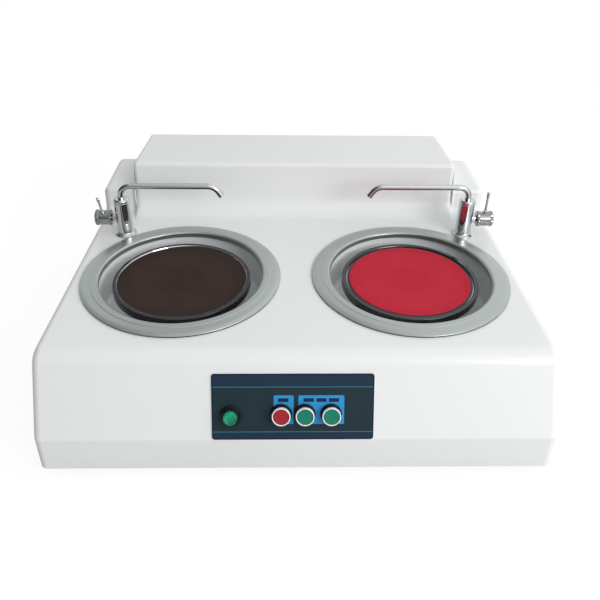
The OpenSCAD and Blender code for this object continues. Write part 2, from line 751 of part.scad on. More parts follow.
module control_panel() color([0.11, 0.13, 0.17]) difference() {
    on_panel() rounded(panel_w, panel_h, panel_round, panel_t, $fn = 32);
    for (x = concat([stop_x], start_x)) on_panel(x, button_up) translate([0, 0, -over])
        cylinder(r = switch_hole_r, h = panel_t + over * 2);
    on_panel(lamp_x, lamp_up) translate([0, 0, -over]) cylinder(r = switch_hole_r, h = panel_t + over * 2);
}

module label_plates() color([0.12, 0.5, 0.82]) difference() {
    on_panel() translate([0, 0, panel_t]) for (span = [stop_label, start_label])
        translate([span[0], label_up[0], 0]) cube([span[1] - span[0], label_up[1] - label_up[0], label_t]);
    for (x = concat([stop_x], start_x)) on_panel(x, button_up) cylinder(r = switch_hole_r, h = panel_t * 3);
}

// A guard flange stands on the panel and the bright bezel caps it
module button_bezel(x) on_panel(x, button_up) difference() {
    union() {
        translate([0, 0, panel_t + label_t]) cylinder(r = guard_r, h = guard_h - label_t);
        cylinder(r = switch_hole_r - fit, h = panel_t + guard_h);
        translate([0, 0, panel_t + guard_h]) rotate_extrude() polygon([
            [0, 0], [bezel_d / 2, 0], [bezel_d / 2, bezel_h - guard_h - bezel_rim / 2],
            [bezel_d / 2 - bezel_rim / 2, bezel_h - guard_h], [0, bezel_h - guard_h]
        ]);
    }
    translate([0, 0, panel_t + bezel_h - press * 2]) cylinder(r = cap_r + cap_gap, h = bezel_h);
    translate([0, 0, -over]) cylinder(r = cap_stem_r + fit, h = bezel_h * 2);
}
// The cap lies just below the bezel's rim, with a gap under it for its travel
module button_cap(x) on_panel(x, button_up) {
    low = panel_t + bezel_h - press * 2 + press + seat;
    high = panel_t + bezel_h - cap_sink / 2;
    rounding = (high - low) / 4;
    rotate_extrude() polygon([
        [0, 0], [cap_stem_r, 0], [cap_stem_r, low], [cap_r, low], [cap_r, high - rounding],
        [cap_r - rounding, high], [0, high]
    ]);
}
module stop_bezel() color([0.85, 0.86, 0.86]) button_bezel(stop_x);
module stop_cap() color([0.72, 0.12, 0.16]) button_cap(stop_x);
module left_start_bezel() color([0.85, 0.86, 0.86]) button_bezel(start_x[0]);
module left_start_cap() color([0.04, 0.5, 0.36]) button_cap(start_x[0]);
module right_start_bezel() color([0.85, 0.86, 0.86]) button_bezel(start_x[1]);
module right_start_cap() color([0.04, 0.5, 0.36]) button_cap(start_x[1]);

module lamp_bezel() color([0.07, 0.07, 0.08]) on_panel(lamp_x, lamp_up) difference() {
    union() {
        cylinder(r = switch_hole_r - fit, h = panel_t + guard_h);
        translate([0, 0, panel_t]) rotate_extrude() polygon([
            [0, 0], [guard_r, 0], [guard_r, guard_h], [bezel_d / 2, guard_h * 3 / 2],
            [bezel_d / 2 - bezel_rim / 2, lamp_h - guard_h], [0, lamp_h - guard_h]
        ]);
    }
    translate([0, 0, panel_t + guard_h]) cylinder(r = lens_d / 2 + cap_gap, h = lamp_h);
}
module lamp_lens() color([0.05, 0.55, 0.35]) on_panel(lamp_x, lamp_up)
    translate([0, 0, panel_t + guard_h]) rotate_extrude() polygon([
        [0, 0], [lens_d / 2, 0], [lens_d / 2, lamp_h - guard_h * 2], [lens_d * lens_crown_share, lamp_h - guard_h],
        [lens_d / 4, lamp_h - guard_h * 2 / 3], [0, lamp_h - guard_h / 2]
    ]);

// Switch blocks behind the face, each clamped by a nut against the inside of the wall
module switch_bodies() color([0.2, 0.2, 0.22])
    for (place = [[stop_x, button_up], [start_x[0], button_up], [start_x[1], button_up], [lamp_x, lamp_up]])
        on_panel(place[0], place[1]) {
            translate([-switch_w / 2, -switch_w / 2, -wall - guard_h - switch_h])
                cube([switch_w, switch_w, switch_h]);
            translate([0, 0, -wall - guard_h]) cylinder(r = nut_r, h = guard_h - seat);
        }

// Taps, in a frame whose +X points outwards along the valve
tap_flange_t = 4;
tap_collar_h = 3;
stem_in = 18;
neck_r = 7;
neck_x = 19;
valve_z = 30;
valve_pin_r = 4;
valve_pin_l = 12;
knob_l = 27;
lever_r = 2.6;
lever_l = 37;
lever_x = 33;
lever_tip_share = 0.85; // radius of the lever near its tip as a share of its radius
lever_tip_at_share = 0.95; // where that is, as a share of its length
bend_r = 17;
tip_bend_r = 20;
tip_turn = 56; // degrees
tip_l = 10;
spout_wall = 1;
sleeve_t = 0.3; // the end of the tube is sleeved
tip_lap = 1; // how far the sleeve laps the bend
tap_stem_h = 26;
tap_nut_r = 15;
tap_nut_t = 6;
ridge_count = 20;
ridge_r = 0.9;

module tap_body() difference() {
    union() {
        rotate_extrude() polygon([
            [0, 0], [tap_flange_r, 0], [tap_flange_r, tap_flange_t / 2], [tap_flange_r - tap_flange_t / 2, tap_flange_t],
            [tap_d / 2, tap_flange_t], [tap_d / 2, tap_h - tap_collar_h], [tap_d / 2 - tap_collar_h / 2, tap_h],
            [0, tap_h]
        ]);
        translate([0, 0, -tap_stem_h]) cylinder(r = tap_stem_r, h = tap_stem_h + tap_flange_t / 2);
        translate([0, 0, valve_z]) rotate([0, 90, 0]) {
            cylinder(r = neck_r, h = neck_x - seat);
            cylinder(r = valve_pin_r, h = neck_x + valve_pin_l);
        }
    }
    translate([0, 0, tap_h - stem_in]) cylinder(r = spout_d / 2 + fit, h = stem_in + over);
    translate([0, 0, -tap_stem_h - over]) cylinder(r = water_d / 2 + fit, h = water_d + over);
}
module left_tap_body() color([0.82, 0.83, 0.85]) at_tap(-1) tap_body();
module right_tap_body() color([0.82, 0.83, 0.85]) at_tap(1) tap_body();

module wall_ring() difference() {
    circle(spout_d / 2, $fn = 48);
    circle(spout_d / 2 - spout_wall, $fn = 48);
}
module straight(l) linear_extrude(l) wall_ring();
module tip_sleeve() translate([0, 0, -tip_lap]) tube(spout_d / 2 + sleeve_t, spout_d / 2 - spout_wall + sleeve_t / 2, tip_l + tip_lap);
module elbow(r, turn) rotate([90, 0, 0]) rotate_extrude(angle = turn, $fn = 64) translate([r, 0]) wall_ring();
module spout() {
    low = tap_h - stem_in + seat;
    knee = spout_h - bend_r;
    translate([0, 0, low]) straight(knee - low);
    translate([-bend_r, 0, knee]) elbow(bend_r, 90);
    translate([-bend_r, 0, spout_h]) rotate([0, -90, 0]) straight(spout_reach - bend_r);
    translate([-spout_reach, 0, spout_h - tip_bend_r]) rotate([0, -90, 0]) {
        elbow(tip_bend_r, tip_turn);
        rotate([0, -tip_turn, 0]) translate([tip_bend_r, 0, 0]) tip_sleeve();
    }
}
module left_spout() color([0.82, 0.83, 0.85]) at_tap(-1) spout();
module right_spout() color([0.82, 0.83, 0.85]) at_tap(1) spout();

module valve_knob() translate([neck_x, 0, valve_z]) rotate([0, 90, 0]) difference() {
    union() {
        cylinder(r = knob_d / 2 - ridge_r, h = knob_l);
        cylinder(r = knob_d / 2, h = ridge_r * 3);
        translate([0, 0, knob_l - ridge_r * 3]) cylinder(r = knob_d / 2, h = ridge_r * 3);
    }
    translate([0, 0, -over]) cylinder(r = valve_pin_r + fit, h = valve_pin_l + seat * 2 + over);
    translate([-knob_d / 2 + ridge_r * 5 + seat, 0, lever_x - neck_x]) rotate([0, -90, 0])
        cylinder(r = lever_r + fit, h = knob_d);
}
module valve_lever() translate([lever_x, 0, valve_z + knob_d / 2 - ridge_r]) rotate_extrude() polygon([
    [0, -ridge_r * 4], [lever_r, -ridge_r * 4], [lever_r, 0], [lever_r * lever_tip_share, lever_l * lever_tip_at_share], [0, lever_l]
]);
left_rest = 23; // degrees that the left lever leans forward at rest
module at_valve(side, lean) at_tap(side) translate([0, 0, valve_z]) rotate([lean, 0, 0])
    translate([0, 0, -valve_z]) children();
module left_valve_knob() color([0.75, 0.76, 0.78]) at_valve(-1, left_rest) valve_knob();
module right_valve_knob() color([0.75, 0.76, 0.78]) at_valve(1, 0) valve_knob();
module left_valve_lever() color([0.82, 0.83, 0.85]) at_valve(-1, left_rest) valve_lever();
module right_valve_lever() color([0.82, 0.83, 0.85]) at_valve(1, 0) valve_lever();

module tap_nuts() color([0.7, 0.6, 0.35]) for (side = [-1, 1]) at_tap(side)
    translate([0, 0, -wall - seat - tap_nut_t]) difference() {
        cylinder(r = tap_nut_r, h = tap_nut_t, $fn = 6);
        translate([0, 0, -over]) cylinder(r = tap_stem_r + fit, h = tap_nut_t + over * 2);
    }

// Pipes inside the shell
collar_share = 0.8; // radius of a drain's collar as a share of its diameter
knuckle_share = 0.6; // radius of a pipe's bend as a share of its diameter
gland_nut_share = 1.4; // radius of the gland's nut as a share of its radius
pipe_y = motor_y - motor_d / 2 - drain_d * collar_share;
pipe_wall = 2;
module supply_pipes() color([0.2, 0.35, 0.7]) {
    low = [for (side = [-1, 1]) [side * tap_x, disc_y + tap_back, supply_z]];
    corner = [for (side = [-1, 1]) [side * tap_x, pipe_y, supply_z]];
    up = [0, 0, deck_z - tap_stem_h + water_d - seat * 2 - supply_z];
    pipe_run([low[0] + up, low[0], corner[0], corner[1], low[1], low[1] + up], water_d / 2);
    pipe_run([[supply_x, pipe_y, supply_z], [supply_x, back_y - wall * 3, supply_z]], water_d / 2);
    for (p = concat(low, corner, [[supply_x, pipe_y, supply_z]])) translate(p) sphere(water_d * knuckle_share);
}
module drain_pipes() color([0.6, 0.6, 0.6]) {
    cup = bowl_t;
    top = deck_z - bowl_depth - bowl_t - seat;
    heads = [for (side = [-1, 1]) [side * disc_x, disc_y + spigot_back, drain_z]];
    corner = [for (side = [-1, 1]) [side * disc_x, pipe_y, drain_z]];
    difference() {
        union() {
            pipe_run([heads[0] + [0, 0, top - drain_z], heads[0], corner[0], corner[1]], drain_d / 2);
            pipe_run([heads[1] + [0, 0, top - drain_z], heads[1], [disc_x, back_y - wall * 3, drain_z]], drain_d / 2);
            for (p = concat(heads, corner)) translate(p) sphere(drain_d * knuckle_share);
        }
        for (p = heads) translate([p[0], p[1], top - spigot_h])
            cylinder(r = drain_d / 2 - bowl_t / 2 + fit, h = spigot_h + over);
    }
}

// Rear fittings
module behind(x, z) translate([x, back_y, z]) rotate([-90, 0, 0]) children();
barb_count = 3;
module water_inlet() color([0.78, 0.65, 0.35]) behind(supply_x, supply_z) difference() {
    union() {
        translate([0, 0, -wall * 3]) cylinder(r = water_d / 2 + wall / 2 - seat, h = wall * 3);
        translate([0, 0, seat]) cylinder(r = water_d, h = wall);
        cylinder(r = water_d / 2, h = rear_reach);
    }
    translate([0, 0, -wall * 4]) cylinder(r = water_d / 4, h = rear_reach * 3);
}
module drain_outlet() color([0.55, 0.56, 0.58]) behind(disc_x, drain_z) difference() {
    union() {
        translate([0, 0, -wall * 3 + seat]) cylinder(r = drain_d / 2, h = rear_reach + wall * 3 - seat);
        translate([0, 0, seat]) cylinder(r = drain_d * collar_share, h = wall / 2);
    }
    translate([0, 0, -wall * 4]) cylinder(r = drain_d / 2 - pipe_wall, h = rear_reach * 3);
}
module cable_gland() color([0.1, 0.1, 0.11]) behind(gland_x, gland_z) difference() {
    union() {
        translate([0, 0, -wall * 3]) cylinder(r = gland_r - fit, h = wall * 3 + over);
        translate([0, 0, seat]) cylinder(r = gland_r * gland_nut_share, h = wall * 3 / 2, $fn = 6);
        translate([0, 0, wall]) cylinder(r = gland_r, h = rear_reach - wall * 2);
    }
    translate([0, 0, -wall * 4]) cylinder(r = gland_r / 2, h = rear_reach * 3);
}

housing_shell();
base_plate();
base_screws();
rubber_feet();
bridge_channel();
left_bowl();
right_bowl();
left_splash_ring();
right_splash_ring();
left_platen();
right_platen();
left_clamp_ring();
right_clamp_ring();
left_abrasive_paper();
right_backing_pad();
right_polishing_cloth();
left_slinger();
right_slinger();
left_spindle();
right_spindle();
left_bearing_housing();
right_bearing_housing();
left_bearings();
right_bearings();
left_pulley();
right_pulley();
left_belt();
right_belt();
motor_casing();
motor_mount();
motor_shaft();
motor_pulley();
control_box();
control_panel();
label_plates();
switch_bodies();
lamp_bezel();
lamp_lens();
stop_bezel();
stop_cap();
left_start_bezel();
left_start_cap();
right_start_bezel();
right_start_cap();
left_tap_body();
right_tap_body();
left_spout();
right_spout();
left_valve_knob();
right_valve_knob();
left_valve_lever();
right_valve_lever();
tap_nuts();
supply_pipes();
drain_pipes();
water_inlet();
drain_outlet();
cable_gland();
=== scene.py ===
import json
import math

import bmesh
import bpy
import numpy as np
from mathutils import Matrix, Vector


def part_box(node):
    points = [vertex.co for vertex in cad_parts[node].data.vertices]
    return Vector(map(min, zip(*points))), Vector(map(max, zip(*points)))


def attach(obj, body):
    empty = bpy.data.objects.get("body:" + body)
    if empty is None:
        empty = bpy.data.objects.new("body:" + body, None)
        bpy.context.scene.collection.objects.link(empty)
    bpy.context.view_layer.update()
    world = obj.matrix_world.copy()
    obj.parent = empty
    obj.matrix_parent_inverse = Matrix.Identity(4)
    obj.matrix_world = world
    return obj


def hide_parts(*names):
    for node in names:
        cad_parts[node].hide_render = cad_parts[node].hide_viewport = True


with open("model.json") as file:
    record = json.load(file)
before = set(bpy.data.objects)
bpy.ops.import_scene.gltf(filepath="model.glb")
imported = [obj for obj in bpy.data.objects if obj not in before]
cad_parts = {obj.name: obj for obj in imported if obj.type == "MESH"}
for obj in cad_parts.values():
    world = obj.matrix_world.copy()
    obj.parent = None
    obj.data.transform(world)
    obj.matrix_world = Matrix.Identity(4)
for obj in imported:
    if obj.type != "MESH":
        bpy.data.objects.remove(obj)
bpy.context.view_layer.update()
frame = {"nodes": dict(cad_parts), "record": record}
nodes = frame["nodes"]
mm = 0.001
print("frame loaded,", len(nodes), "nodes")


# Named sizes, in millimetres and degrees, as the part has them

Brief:
Return the lines from the line with "housing_shell();" through the line with "record = json.load(file)", inclusive, exactly as they stand, and nothing else.

Task solution:
housing_shell();
base_plate();
base_screws();
rubber_feet();
bridge_channel();
left_bowl();
right_bowl();
left_splash_ring();
right_splash_ring();
left_platen();
right_platen();
left_clamp_ring();
right_clamp_ring();
left_abrasive_paper();
right_backing_pad();
right_polishing_cloth();
left_slinger();
right_slinger();
left_spindle();
right_spindle();
left_bearing_housing();
right_bearing_housing();
left_bearings();
right_bearings();
left_pulley();
right_pulley();
left_belt();
right_belt();
motor_casing();
motor_mount();
motor_shaft();
motor_pulley();
control_box();
control_panel();
label_plates();
switch_bodies();
lamp_bezel();
lamp_lens();
stop_bezel();
stop_cap();
left_start_bezel();
left_start_cap();
right_start_bezel();
right_start_cap();
left_tap_body();
right_tap_body();
left_spout();
right_spout();
left_valve_knob();
right_valve_knob();
left_valve_lever();
right_valve_lever();
tap_nuts();
supply_pipes();
drain_pipes();
water_inlet();
drain_outlet();
cable_gland();
=== scene.py ===
import json
import math

import bmesh
import bpy
import numpy as np
from mathutils import Matrix, Vector


def part_box(node):
    points = [vertex.co for vertex in cad_parts[node].data.vertices]
    return Vector(map(min, zip(*points))), Vector(map(max, zip(*points)))


def attach(obj, body):
    empty = bpy.data.objects.get("body:" + body)
    if empty is None:
        empty = bpy.data.objects.new("body:" + body, None)
        bpy.context.scene.collection.objects.link(empty)
    bpy.context.view_layer.update()
    world = obj.matrix_world.copy()
    obj.parent = empty
    obj.matrix_parent_inverse = Matrix.Identity(4)
    obj.matrix_world = world
    return obj


def hide_parts(*names):
    for node in names:
        cad_parts[node].hide_render = cad_parts[node].hide_viewport = True


with open("model.json") as file:
    record = json.load(file)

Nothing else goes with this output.